C’est celui qui instaura en France, le 25 mars 1924, un baccalauréat unique pour les filles et les garçons.
En 1880, la loi Camille Sée avait créé un enseignement secondaire public pour les filles. Cet enseignement durait en moyenne cinq ans. Les élèves se concentraient sur le français, les langues vivantes, l’histoire, la morale et les “occupations de leur sexe” (couture, économie domestique). Une fille devait donc s’acharner si elle voulait obtenir le bac. C’est le cas, par exemple, de Nathalie Sarraute qui fit partie des 41 filles inscrites en 1918 et des 27 seulement qui furent reçues*.
C’est à partir du décret Bérard que les programmes du bac devinrent identiques dans les lycées de filles et de garçons.

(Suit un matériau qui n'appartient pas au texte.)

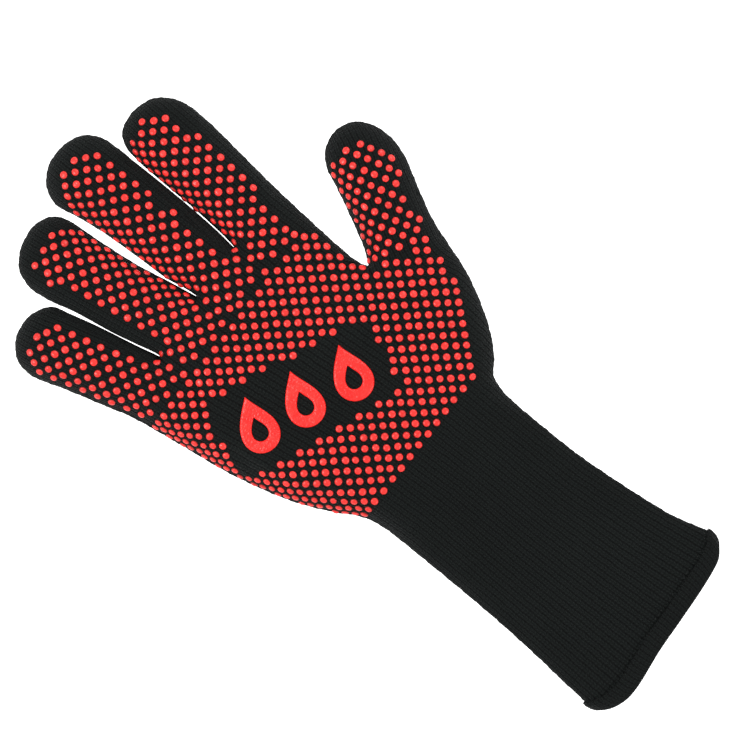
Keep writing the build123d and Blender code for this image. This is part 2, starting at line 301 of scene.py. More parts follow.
def height_of(p, w, top, inset, drop):
    """Height of the upper or lower face where the rise is w, for a layer inset by so much."""
    y = p[:, 1] - WRIST[1]
    hand = smoothstep((y + 35) / 60)
    rise = CUFF_RISE + (HAND_RISE - CUFF_RISE) * hand
    side = CUFF_SIDE + (HAND_SIDE - CUFF_SIDE) * hand
    lift = 0.95 * smoothstep((-118 - y) / 9)
    u = knit_of(p)[0]
    rib = (0.20 - 0.10 * hand) * (0.5 - 0.5 * np.cos(2 * np.pi * u)) * np.minimum(1, w / 5)
    if inset:
        rib = 0.0       # the lining is smooth
    if top:
        full = np.minimum(1, w / 8)
        drop = drop * (0.45 + 0.55 * np.minimum(1, w / 3))
        return side + rise * w + full * unevenness(p) - inset * full - rib - drop
    under = np.exp(-w / 3)
    side = side - 0.45 * drop
    return LOWEST + lift + inset * (1 - under) + (side - LOWEST - lift) * under + rib


# ---- Triangulated layers -----------------------------------------------------------


def seeds_of(step_u, step_v):
    """Inner points in rows and columns that follow the stitches."""
    found = []
    rows = np.arange(-186, 100, step_v)
    columns = np.arange(-100, 110, step_u)
    for y in rows:
        middle, wide = fan_at(np.array([y]))
        found.append(np.column_stack((middle + columns * wide, np.full(len(columns), y))))
    palm = np.vstack(found)
    found = [palm[finger_zone(palm) < 0]]
    for k, f in enumerate(FINGERS.values()):
        length = np.linalg.norm(f["tip"] - f["root"])
        s, t = np.meshgrid(
            np.arange(-30, length + 25, step_v), np.arange(-28, 28, step_u), indexing="ij"
        )
        grid = f["root"] + s.reshape(-1, 1) * f["along"] + t.reshape(-1, 1) * f["across"]
        found.append(grid[finger_zone(grid) == k])
    return np.vstack(found)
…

Puis il fallut que les mœurs suivent… Beaucoup d’invisibles freins. À la génération de ma mère (femmes nées dans les années 20 et 30), peu de filles étaient bachelières, quel que soit leur milieu social. Parmi mes huit tantes une seule l’a été. Mon amie Marie-Françoise, née en 1934, alla jusqu’au CAPES de Lettres classiques. Ensuite, son mari lui fit un enfant chaque fois qu’elle voulut préparer l’agrégation. C’était l’époque du coïtus interruptus.

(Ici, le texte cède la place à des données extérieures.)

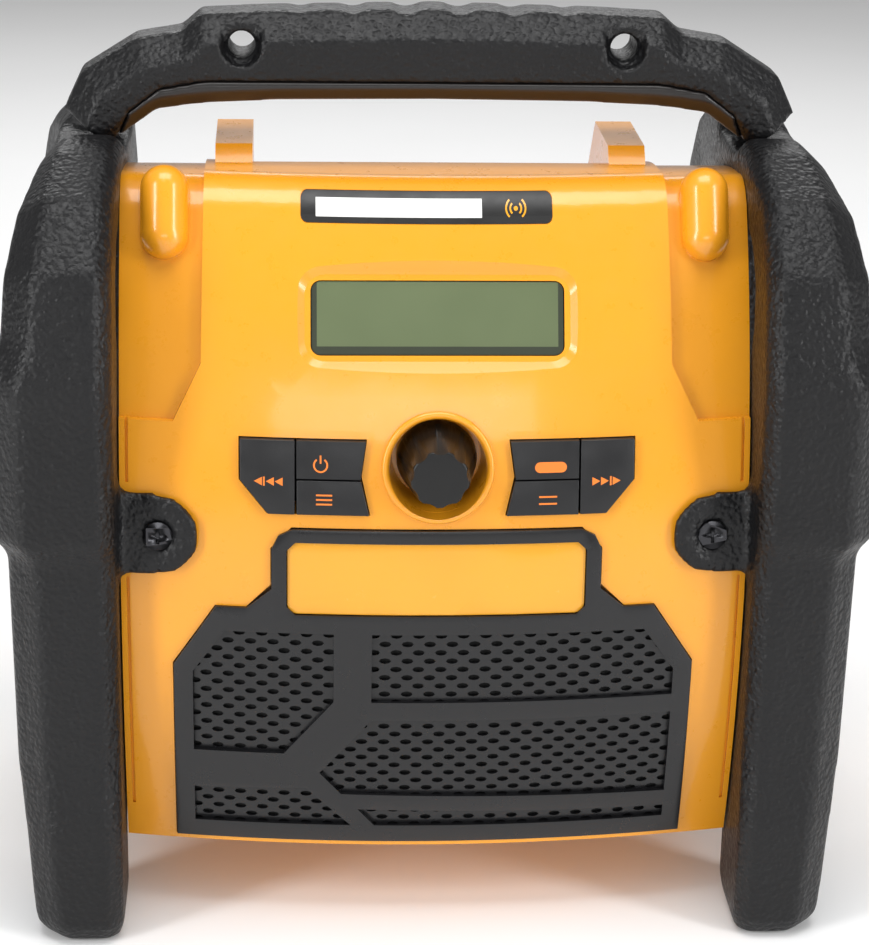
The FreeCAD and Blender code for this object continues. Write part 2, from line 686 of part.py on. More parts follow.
bay = rear_hollow(BAY_HALF_WIDTH, BAY_BOTTOM_Z, BAY_TOP_Z, BAY_DEPTH, 0)
bay_wall = rear_hollow(BAY_HALF_WIDTH, BAY_BOTTOM_Z, BAY_TOP_Z, BAY_DEPTH, WALL).common(outer)
storage = rear_hollow(BOX_HALF_WIDTH, BOX_BOTTOM_Z, BOX_TOP_Z, BOX_DEPTH, 0)
storage_wall = rear_hollow(BOX_HALF_WIDTH, BOX_BOTTOM_Z, BOX_TOP_Z, BOX_DEPTH, WALL).common(outer)
rear_housing = rear_housing.fuse([bay_wall, storage_wall]).cut([bay, storage])

RAIL_Y = HOUSING_REAR_Y - 22.0
rails = []
for sign in (-1, 1):
    near = sign * BAY_HALF_WIDTH
    far = sign * (BAY_HALF_WIDTH - RAIL_REACH)
    rails.append(block(min(near, far), max(near, far), RAIL_Y, RAIL_Y + 5, BAY_BOTTOM_Z + 4, BAY_TOP_Z))
rear_housing = rear_housing.fuse(rails)

terminal_block = block(-16, 16, HOUSING_REAR_Y - BAY_DEPTH + 0.05, HOUSING_REAR_Y - BAY_DEPTH + 12, 92, BAY_TOP_Z - 0.05)
blade_slots = [block(x - 0.5, x + 0.5, HOUSING_REAR_Y - BAY_DEPTH + 2, HOUSING_REAR_Y, 80, 98) for x in (-10, -3.5, 3.5, 10)]
blades = [block(x - 0.4, x + 0.4, HOUSING_REAR_Y - BAY_DEPTH + 3, HOUSING_REAR_Y - BAY_DEPTH + 11, 84, 97.9)
          for x in (-10, -3.5, 3.5, 10)]
terminal_block = terminal_block.cut(blade_slots)

# Storage-box door on a pin along its lower edge, with a catch at the top
HINGE_Z = BOX_BOTTOM_Z + 4.2
HINGE_Y = HOUSING_REAR_Y - 4.2
DOOR_HALF = BOX_HALF_WIDTH - 0.8
LUG_WIDTH = 8.0
door = block(-DOOR_HALF, DOOR_HALF, HOUSING_REAR_Y - DOOR_THICKNESS - 0.4, HOUSING_REAR_Y - 0.4,
             HINGE_Z + BARREL_RADIUS + 0.6, BOX_TOP_Z - 0.8)
door_knuckle = rod_x(BARREL_RADIUS, -DOOR_HALF + LUG_WIDTH + FIT, DOOR_HALF - LUG_WIDTH - FIT, HINGE_Y, HINGE_Z)
door_web = block(-DOOR_HALF + LUG_WIDTH + FIT, DOOR_HALF - LUG_WIDTH - FIT,
                 HOUSING_REAR_Y - DOOR_THICKNESS - 0.4, HOUSING_REAR_Y - 1.0, HINGE_Z, HINGE_Z + BARREL_RADIUS + 1.0)
CATCH_HEIGHT = 8.6
CATCH_TRAVEL = 3.0
CATCH_HALF_WIDTH = 12.0
catch_top_z = BOX_TOP_Z - 0.4
catch_bottom_z = catch_top_z - CATCH_HEIGHT
catch_notch = block(-CATCH_HALF_WIDTH - FIT, CATCH_HALF_WIDTH + FIT, HOUSING_REAR_Y - 10, HOUSING_REAR_Y + 5,
                    catch_bottom_z - CATCH_TRAVEL - FIT, BOX_TOP_Z + 5)
storage_door = door.fuse([door_knuckle, door_web]).cut(
    [catch_notch, rod_x(HINGE_RADIUS + SHAFT_CLEARANCE, -100, 100, HINGE_Y, HINGE_Z)])
hinge_pin = rod_x(HINGE_RADIUS, -BOX_HALF_WIDTH - 2, BOX_HALF_WIDTH + 2, HINGE_Y, HINGE_Z)
lugs = []
for sign in (-1, 1):
    near = sign * (BOX_HALF_WIDTH + 0.5)
    far = sign * (DOOR_HALF - LUG_WIDTH + FIT)
    lug = block(min(near, far), max(near, far), HINGE_Y - BARREL_RADIUS, HINGE_Y + 1.0, BOX_BOTTOM_Z - 0.5, HINGE_Z)
    lugs.append(lug.fuse(rod_x(BARREL_RADIUS, min(near, far), max(near, far), HINGE_Y, HINGE_Z)))
rear_housing = rear_housing.fuse(lugs).cut([rod_x(HINGE_RADIUS, -BOX_HALF_WIDTH - 2, BOX_HALF_WIDTH + 2, HINGE_Y, HINGE_Z)])
door_catch = block(-CATCH_HALF_WIDTH, CATCH_HALF_WIDTH, HOUSING_REAR_Y - 4.2, HOUSING_REAR_Y - 0.6,
                   catch_bottom_z, catch_top_z)

# Sockets: headphone-size input inside the box, power inlet low on the back
AUX_X = 50.0
AUX_Z = 140.0
BOX_BACK_Y = HOUSING_REAR_Y - BOX_DEPTH
aux_hole = rod_y(4.0, BOX_BACK_Y - 10, BOX_BACK_Y + 5, AUX_X, AUX_Z)
aux_jack = rod_y(3.9, BOX_BACK_Y - 15, BOX_BACK_Y + 1.5, AUX_X, AUX_Z).cut(
    rod_y(AUX_RADIUS, BOX_BACK_Y - 12.5, BOX_BACK_Y + 5, AUX_X, AUX_Z))
INLET_X = 64.0
INLET_Z = 48.0
inlet_hole = rod_y(5.6, HOUSING_REAR_Y - 10, HOUSING_REAR_Y + 5, INLET_X, INLET_Z)
dc_inlet = rod_y(5.5, HOUSING_REAR_Y - 12, HOUSING_REAR_Y - 0.5, INLET_X, INLET_Z).cut(
    rod_y(INLET_RADIUS, HOUSING_REAR_Y - 10, HOUSING_REAR_Y + 5, INLET_X, INLET_Z))
dc_inlet = dc_inlet.fuse(rod_y(1.0, HOUSING_REAR_Y - 11, HOUSING_REAR_Y - 2.5, INLET_X, INLET_Z))
rear_housing = rear_housing.cut([aux_hole, inlet_hole])

# Electronics
main_board = block(-70, 70, BOARD_Y, BOARD_Y + 1.6, 118, 170)
left_membrane = block(-60, -19, membrane_y, BOARD_Y - SEAM_GAP, KEY_BOTTOM_Z - 3, KEY_TOP_Z + 3)
key_membrane = [left_membrane, mirrored(left_membrane)]

def speaker_pieces(x):
    """Frame, cone and magnet of one loudspeaker, turned about its axis."""
    axis_start = vec(x, 0, SPEAKER_Z)
    rim = SPEAKER_RADIUS
    front = BAFFLE_Y + SEAM_GAP
    frame_side = [(rim - 5, front), (rim, front), (rim, front + 2), (rim - 4, front + 3), (MAGNET_RADIUS, front + 18),
                  (9.0, front + 18), (9.0, front + 16), (MAGNET_RADIUS - 2, front + 16), (rim - 6, front + 3)]
    cone_side = [(rim - 6.2, front + 0.5), (rim - 6.2, front + 1.3), (9.0, front + 13), (0, front + 13), (0, front + 12), (8.4, front + 12)]

    def turned(side):
        points = [vec(x + r, y, SPEAKER_Z) for r, y in side]
        return face_of(points).revolve(axis_start, vec(0, 1, 0), 360)

    magnet = rod_y(MAGNET_RADIUS, front + 18.05, front + 32, x, SPEAKER_Z)
    return turned(frame_side), turned(cone_side), magnet


speakers = [speaker_pieces(x) for x in (-SPEAKER_X, SPEAKER_X)]
amplifier_board = block(-60, 60, -20, -18.4, 40, 110)

# Screws
cage_screw = rod_y(SCREW_HEAD_RADIUS, screw_y - 3.6, screw_y - 1.45, CAGE_SCREW_X, CAGE_SCREW_Z).fuse(
    rod_y(SCREW_SHANK_RADIUS - 0.25, screw_y - 1.5, screw_y + 12, CAGE_SCREW_X, CAGE_SCREW_Z))
cage_screws = group([cage_screw, mirrored(cage_screw)])

save("front_housing", front_housing)
save("rear_housing", rear_housing)
save("right_roll_cage", right_cage)
save("left_roll_cage", mirrored(right_cage))
save("carry_handle", carry_handle)
save("handle_underside", handle_underside)
save("speaker_grille", speaker_grille)
save("badge_plate", badge_plate)
save("label_plate", label_plate)
save("lcd_window", lcd_window)
save("lcd_gasket", lcd_gasket)
save("lcd_module", lcd_module)
for name, key in keys.items():
    save(name, key)
save("key_membrane", group(key_membrane))
save("volume_knob", volume_knob)
save("encoder_shaft", encoder_shaft)
save("encoder_body", encoder_body)
save("main_board", main_board)
save("amplifier_board", amplifier_board)
for index, side in enumerate(("left", "right")):
    frame_piece, cone_piece, magnet_piece = speakers[index]
    save(side + "_speaker_frame", frame_piece)
    save(side + "_speaker_cone", cone_piece)
    save(side + "_speaker_magnet", magnet_piece)
save("terminal_block", terminal_block)
save("terminal_blades", group(blades))
save("storage_door", storage_door)
save("door_hinge_pin", hinge_pin)
save("door_catch", door_catch)
save("aux_jack", aux_jack)
save("dc_inlet", dc_inlet)
save("cage_screws", cage_screws)
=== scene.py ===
# %% [markdown]
# # A jobsite radio, dressed around its construction model
# The construction model gives every piece at its real size and place. This lesson gives each surface its
# finish, models the rubber and moulded pieces that need soft edges, and sets up a plain studio.
# We load the frame first, because every later step reads its boxes and bodies.

# %% Load the frame
import math

import bpy
from mathutils import Matrix, Vector


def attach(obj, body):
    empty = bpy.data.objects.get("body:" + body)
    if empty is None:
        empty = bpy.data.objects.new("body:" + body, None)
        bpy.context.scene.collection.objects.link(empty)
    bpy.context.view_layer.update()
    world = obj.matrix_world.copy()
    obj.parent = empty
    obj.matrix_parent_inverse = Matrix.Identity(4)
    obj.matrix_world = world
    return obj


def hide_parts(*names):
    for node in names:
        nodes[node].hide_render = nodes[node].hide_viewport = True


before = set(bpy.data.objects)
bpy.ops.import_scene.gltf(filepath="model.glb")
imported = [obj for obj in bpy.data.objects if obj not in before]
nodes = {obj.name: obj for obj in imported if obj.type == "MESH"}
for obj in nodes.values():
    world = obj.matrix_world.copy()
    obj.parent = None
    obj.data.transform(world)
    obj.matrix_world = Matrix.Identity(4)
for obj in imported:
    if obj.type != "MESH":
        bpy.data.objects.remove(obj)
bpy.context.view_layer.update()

MM = 0.001
MERGE_DISTANCE = 0.01 * MM

# %% [markdown]
# ## Small helpers
# Operators in Blender act on whatever is selected, so we always clear the selection first.
# A finished piece rides on a body, takes its material and may stand for nodes of the frame.

# %% Selection and hand-over helpers


def clear_selection():
    """Leaves edit mode and deselects every object."""
    if bpy.context.mode != "OBJECT":
        bpy.ops.object.mode_set(mode="OBJECT")
    bpy.ops.object.select_all(action="DESELECT")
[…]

À ma génération un grand nombre de filles étaient bachelières, mais beaucoup s’orientaient ensuite vers un travail de secrétaire, “en attendant”. Dans les années précédant la loi Veil, c’était souvent un mariage in extremis (ou un avortement plus ou moins désastreux), puis la maternité, puis parfois le divorce, puis des difficultés financières, puis parfois la dépression.
Ce ne sont que les filles nées dans les années 60 à 2000 qui obtinrent massivement un niveau d’études et professionnel à peu près équivalent à celui des garçons.**
Quatre générations après le décret Bérard.
Quant au droit de vote en France, il faudra attendre, comme on le sait, avril 1944. On peut au passage en célébrer un mois à l’avance – quoique si tard – les 80 ans.
***
Notes :
*Selon Ann Jefferson dans sa biographie Nathalie Sarraute, Flammarion, 2019.
**”A peu près” : quant à la sous-représentation des femmes dans certains métiers et aux écarts de salaire, je renvoie à l’étude : https://www.sciencespo.fr/women-business/fr/actualites/panorama-des-inegalites-entre-les-hommes-et-les-femmes-qualifies-en-france.html#:~:text=L’Insee%20indique%20en%20effet,(23%2C2%25).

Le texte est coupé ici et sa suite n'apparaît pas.